The cries of schoolgirls first alerted Fr. Samuel, who lives near the church, that something was amiss. He rushed out to find “a huge fire erupting in the chapel on the upper floor of the church and the services hall attached to it.”
Two weeks after that, on Friday, November 1, yet another fire broke out in yet another St. George Church, in Shubra. According to the report, “The fire had started at around 8:30am close to the church theatre hall, in a building adjacent to the church itself. Anba Makary, Bishop of South Shubra, was then officiating Mass on the ground floor for persons with disabilities. They were all safely evacuated.”
(Incidentally, that all three churches are named after St. George could merely be coincidental, or not. As a patron saint of the Copts, churches named after the “dragon-slaying” St. George are ubiquitous in Egypt; conversely, because the warrior saint is widely seen as a “protector,” if the fires were arson, the message might be: “he cannot protect you.”)
Preliminary reports from Egyptian authorities said that all three fires appeared to be accidents related to electrical or circuit failures, not arson. No concluding report for any of the fires has since been issued. This absence of information has not stopped state-run media from also presenting all three fires as accidents. General opinion among Christians, however, is that the fires were “not a coincidence.”
According to Fr. Samuel of the Mansoura church, “The fire started from the wooden ceiling of the adjacent hall.” Video footage, he added, indicated that something from the market behind the church was hurled onto its roof. Another clergyman, who is also a professional engineer, at the same church, said: “When we built the church, we designed the electrical circuits in the best possible way and we make sure to switch everything off when we are not around. Also, the electricity distribution panel is equipped with devices to protect against overcurrent and high voltage rise.”

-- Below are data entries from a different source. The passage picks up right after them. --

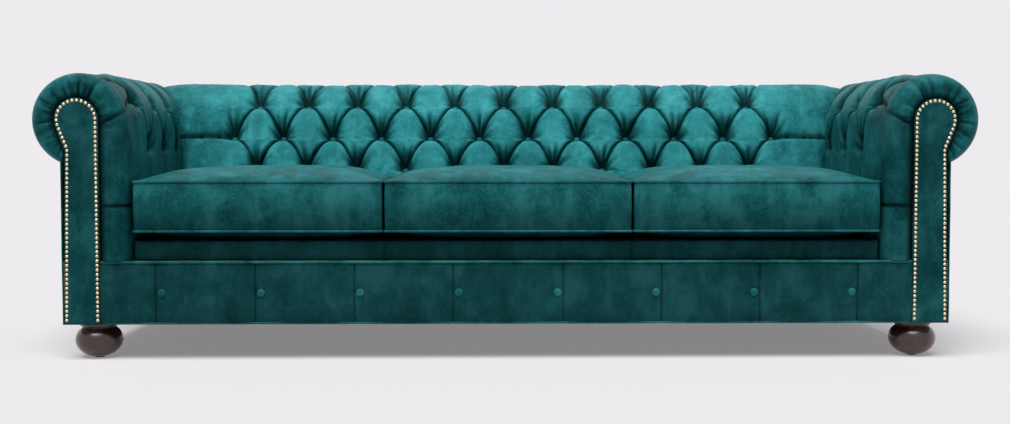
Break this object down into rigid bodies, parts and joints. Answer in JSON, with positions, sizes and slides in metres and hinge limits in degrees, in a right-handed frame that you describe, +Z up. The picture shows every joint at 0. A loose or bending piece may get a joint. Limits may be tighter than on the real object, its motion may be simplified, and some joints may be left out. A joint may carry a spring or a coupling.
{
  "type": "chesterfield sofa",
  "caption": "Low chesterfield sofa with rolled arms and back of one height, deep diamond tufting, three loose seat cushions and turned bun feet.",
  "frame": {"origin": "on the floor, under the middle of the sofa's outline", "axes": "+X along the sofa, to the right as seen from the front; +Y from the front to the back; +Z up"},
  "size_m": [2.44, 0.92, 0.737],
  "materials": {
    "leather": "aged, waxed, semi-gloss",
    "foam": "open-cell foam",
    "webbing": "woven",
    "lining": "plain woven",
    "frame_wood": "sawn",
    "foot_wood": "stained, polished",
    "glide": "matt",
    "steel": "zinc plated"
  },
  "bodies": {
    "sofa": {"apron_buttons": "leather", "back_buttons": "leather", "back_corner_posts": "frame_wood", "back_feet": "foot_wood", "back_foam": "foam", "back_outside_cover": "leather", "back_seat_rail": "frame_wood", "back_top_rail": "frame_wood", "back_tuck_rail": "frame_wood", "back_tufted_cover": "leather", "back_uprights": "frame_wood", "back_webbing": "webbing", "corner_blocks": "frame_wood", "deck_border": "leather", "deck_cover": "lining", "deck_pad": "foam", "dust_cover": "lining", "foot_bolts": "steel", "foot_glides": "glide", "foot_plates": "steel", "front_apron": "leather", "front_feet": "foot_wood", "front_seat_rail": "frame_wood", "left_arm_buttons": "leather", "left_arm_foam": "foam", "left_arm_rear_upright": "frame_wood", "left_arm_stump": "frame_wood", "left_arm_top_rail": "frame_wood", "left_arm_tuck_rail": "frame_wood", "left_arm_tufted_cover": "leather", "left_arm_webbing": "webbing", "left_facing": "leather", "left_outside_cover": "leather", "left_scroll_rim": "leather", "left_seat_rail": "frame_wood", "right_arm_buttons": "leather", "right_arm_foam": "foam", "right_arm_rear_upright": "frame_wood", "right_arm_stump": "frame_wood", "right_arm_top_rail": "frame_wood", "right_arm_tuck_rail": "frame_wood", "right_arm_tufted_cover": "leather", "right_arm_webbing": "webbing", "right_facing": "leather", "right_outside_cover": "leather", "right_scroll_rim": "leather", "right_seat_rail": "frame_wood", "seat_cross_rails": "frame_wood", "seat_webbing_crosswise": "webbing", "seat_webbing_lengthwise": "webbing"},
    "left_cushion": {"left_cushion_cover": "leather", "left_cushion_core": "foam"},
    "centre_cushion": {"centre_cushion_cover": "leather", "centre_cushion_core": "foam"},
    "right_cushion": {"right_cushion_cover": "leather", "right_cushion_core": "foam"}
  },
  "joints": [
    {"name": "left_cushion_lift", "type": "slide", "parent": "sofa", "child": "left_cushion", "axis": [0, 0, 1], "range_m": [0, 0.45]},
    {"name": "centre_cushion_lift", "type": "slide", "parent": "sofa", "child": "centre_cushion", "axis": [0, 0, 1], "range_m": [0, 0.45]},
    {"name": "right_cushion_lift", "type": "slide", "parent": "sofa", "child": "right_cushion", "axis": [0, 0, 1], "range_m": [0, 0.45]}
  ]
}
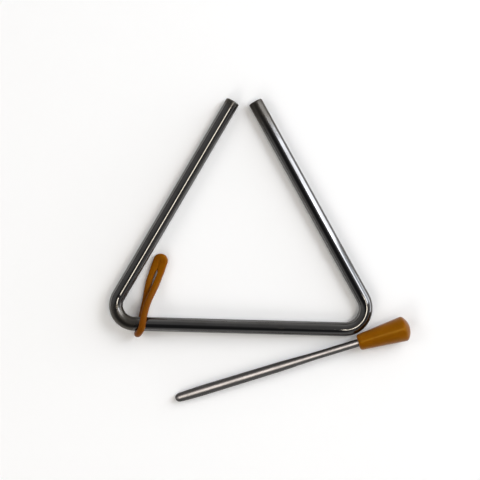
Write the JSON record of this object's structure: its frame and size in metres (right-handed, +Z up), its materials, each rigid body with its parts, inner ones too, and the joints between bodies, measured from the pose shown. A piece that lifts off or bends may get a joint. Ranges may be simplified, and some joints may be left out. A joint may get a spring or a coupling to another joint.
{
  "type": "triangle instrument",
  "caption": "Bent round-bar triangle with an open corner, a soft holder loop hung on its long side, and a straight metal beater with a flared soft grip laid beside it.",
  "frame": {"origin": "centre of the outer box in X and Y, on the table that the part lies on", "axes": "+X along the triangle's long side towards its right corner, +Y towards the open corner, +Z up from the table"},
  "size_m": [0.1714, 0.174, 0.0152],
  "materials": {
    "bar": "polished plating with handling marks",
    "loop": "satin, smooth moulded, orange-brown",
    "rod": "polished plating with handling marks",
    "grip": "satin, smooth moulded, orange-brown"
  },
  "bodies": {
    "triangle": {"triangle_bar": "bar"},
    "loop": {"holder_loop": "loop"},
    "beater": {"beater_rod": "rod", "beater_grip": "grip"}
  },
  "joints": [
    {"name": "loop_swing", "type": "hinge", "parent": "triangle", "child": "loop", "pos_m": [-0.0663, -0.04291, 0.0076], "axis": [0.9996, -0.0002, -0.0266], "continuous": true},
    {"name": "beater_lift", "type": "slide", "parent": "triangle", "child": "beater", "axis": [0, 0, 1], "range_m": [0, 0.12]}
  ]
}
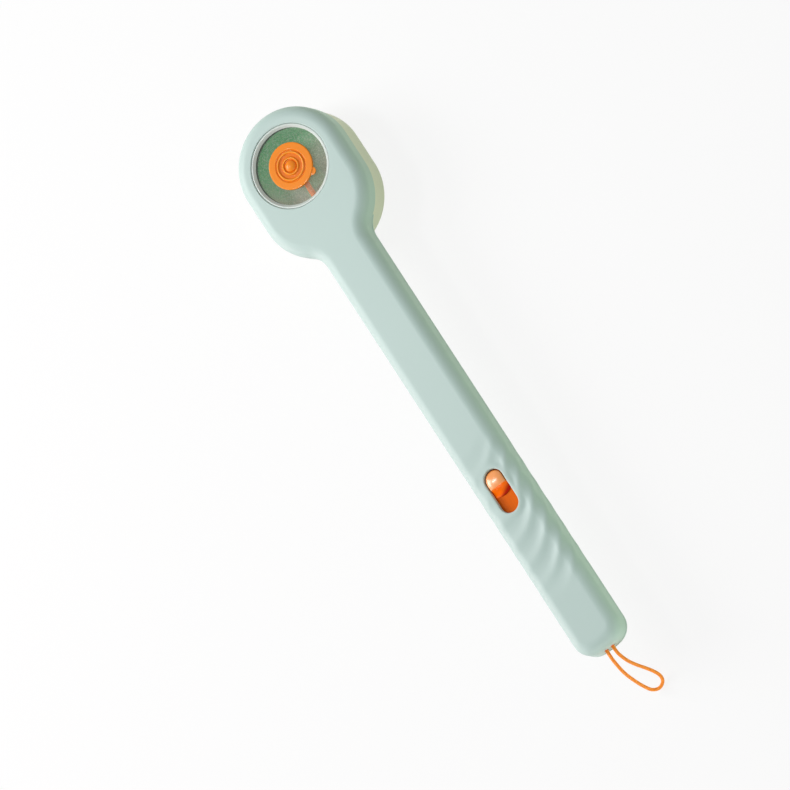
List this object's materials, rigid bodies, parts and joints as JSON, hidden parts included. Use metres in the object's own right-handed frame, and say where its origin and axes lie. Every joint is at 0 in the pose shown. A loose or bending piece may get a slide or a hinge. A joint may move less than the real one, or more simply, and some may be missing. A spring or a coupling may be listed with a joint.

A local source speaking on condition of anonymity added that a short while before the fires, the security services had contacted several churches and told to make sure their surveillance cameras were in working order: “This indicates,” he postulates, “that the national security had information suggesting that some churches in Egypt would be attacked.”
In certain respects, these recent blazes in Egypt and the burning of Notre Dame Cathedral in France are similar. To the casual observer, they appear as tragic accidents of historic churches. In both countries, however, a long paper trail of attacks on churches exists. In the days before the fire at Notre Dame, for example, a report revealed that, on average, two churches a day were attacked in France — a country that holds one of Europe’s largest Muslim populations — and in some cases had human fecal matter smeared on them.

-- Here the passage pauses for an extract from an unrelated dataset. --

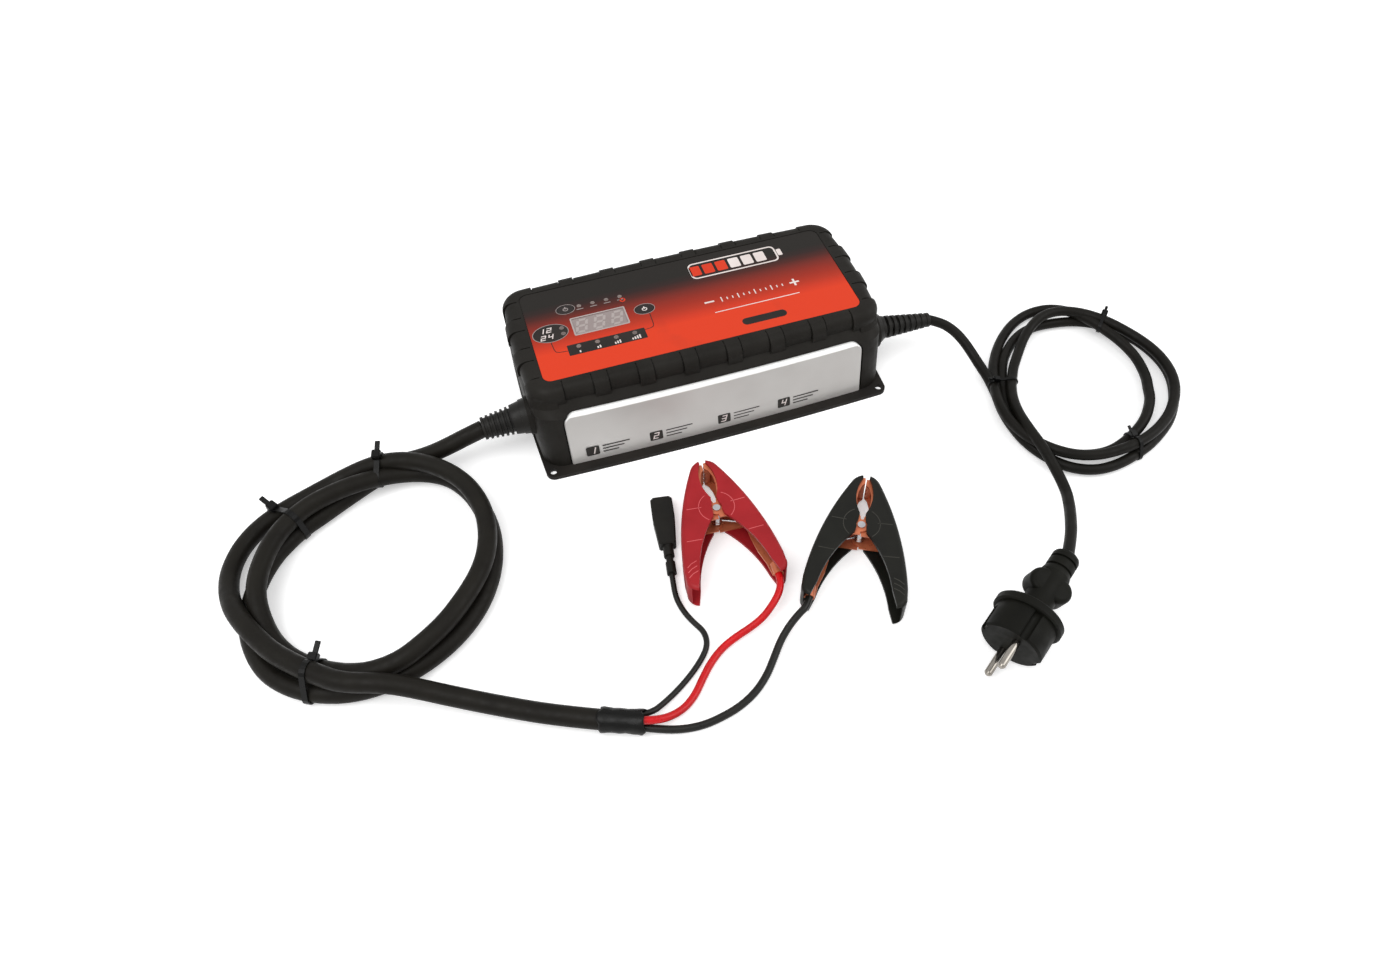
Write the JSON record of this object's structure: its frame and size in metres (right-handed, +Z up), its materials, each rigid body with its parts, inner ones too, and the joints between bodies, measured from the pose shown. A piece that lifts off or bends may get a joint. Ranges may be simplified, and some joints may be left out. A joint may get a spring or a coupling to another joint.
{
  "type": "car battery charger",
  "caption": "Car battery charger: long sealed case with bumper lid, display and keys, coiled output lead with spring clamps and a sensor, and a coiled mains lead with an earthed plug.",
  "frame": {"origin": "centre of the underside of the case's base plate", "axes": "+X along the case, to the right seen from the side with the label plate; +Y from that side to the back; +Z up"},
  "size_m": [0.6679, 0.3835, 0.062],
  "materials": {
    "case_plastic": "fine grained, satin",
    "base_plastic": "satin",
    "label_metal": "satin silver",
    "overlay_film": "semi-gloss printed film",
    "window": "clear, glossy",
    "display": "smooth",
    "led": "diffuse lens",
    "key": "satin",
    "switch": "satin",
    "circuit_board": "semi-gloss",
    "steel": "zinc plated",
    "ribbon": "satin",
    "core": "ferrite, matte",
    "winding": "taped copper",
    "capacitor": "sleeved can",
    "heatsink": "extruded",
    "transistor": "moulded",
    "fuse": "clear tube with metal caps",
    "gland_rubber": "satin",
    "nut_plastic": "satin",
    "output_cable": "satin sheath",
    "mains_cable": "satin sheath",
    "sleeve": "shrunk tube",
    "red_wire": "semi-gloss",
    "black_wire": "semi-gloss",
    "sensor": "satin",
    "tie_nylon": "satin",
    "red_grip": "satin",
    "black_grip": "satin",
    "copper": "copper plated",
    "plug_rubber": "satin",
    "plug_metal": "nickel plated"
  },
  "bodies": {
    "root": {"base_plate": "base_plastic", "upper_housing": "case_plastic", "front_label_plate": "label_metal", "top_overlay": "overlay_film", "display_window": "window", "digit_display": "display", "bar_leds": "led", "upper_leds": "led", "voltage_leds": "led", "tact_switches": "switch", "control_board": "circuit_board", "control_board_screws": "steel", "control_ribbon": "ribbon", "main_board": "circuit_board", "main_board_screws": "steel", "transformer_core": "core", "transformer_winding": "winding", "input_capacitor": "capacitor", "output_capacitors": "capacitor", "heatsink": "heatsink", "power_transistors": "transistor", "fuse": "fuse", "case_screws": "steel", "output_gland": "gland_rubber", "mains_strain_relief": "gland_rubber", "gland_nuts": "nut_plastic", "inner_leads": "black_wire", "output_lead_inlet": "output_cable", "output_coil": "output_cable", "output_lead_outlet": "output_cable", "breakout_sleeve": "sleeve", "sensor_lead": "black_wire", "red_lead": "red_wire", "black_lead": "black_wire", "sensor_probe": "sensor", "sensor_ferrule": "sensor", "mains_lead_inlet": "mains_cable", "mains_coil": "mains_cable", "mains_lead_outlet": "mains_cable", "plug_body": "plug_rubber", "plug_pins": "plug_metal", "plug_earth_contacts": "plug_metal", "output_cable_ties": "tie_nylon", "mains_cable_ties": "tie_nylon", "red_clamp_fixed_cover": "red_grip", "red_clamp_fixed_jaw": "copper", "red_clamp_pivot_pin": "steel", "red_clamp_spring": "steel", "black_clamp_fixed_cover": "black_grip", "black_clamp_fixed_jaw": "copper", "black_clamp_pivot_pin": "steel", "black_clamp_spring": "steel"},
    "mode_key": {"mode_button": "key"},
    "display_key": {"display_button": "key"},
    "red_clamp_half": {"red_clamp_moving_cover": "red_grip", "red_clamp_moving_jaw": "copper"},
    "black_clamp_half": {"black_clamp_moving_cover": "black_grip", "black_clamp_moving_jaw": "copper"}
  },
  "joints": [
    {"name": "mode_key_press", "type": "slide", "parent": "root", "child": "mode_key", "axis": [0, 0, -1], "range_m": [0, 0.0005], "stiffness_N_per_m": 1500, "springref_m": -0.0003},
    {"name": "display_key_press", "type": "slide", "parent": "root", "child": "display_key", "axis": [0, 0, -1], "range_m": [0, 0.0005], "stiffness_N_per_m": 1500, "springref_m": -0.0003},
    {"name": "red_clamp_open", "type": "hinge", "parent": "root", "child": "red_clamp_half", "pos_m": [-0.0286, -0.1466, 0.011], "axis": [0, 0, 1], "range_deg": [0, 26], "stiffness_Nm_per_rad": 1.5, "springref_deg": -14.32},
    {"name": "black_clamp_open", "type": "hinge", "parent": "root", "child": "black_clamp_half", "pos_m": [0.0526, -0.1884, 0.011], "axis": [0, 0, -1], "range_deg": [0, 26], "stiffness_Nm_per_rad": 1.5, "springref_deg": -14.32}
  ]
}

In Egypt, attacks on churches are an even more common — and often deadly — occurrence. To name some of the more notable incidents, on Palm Sunday of 2017, two Coptic churches were bombed and 50 worshippers killed; on Sunday, December 11, 2016, a Coptic church was bombed and at least 27 worshippers killed; on New Year’s Eve of 2011, another church was bombed and about 23 Christians killed; and on Christmas Eve of 2010, seven Christians were shot dead while leaving their church.  This is to say nothing of the nearly 70 Coptic churches that were attacked and/or destroyed by Muslim Brotherhood supporters in 2013.
Discussing the recent fires — which he does not think were accidental — Fr. Ephraim Youssef, a priest at the church in Mansoura, observed that “Terrorists change their operations, from bombings to burning.”
In other words, Islamist hostility for churches remains as keen as ever. However, instead of choosing spectacular bomb blasts, these three recent cases may suggest that those who hate churches in Egypt are turning to more subtle tactics — ones that look like and are dismissed as accidents, and therefore draw less attention and blame. Either way, Egypt’s Christians are left with fewer churches.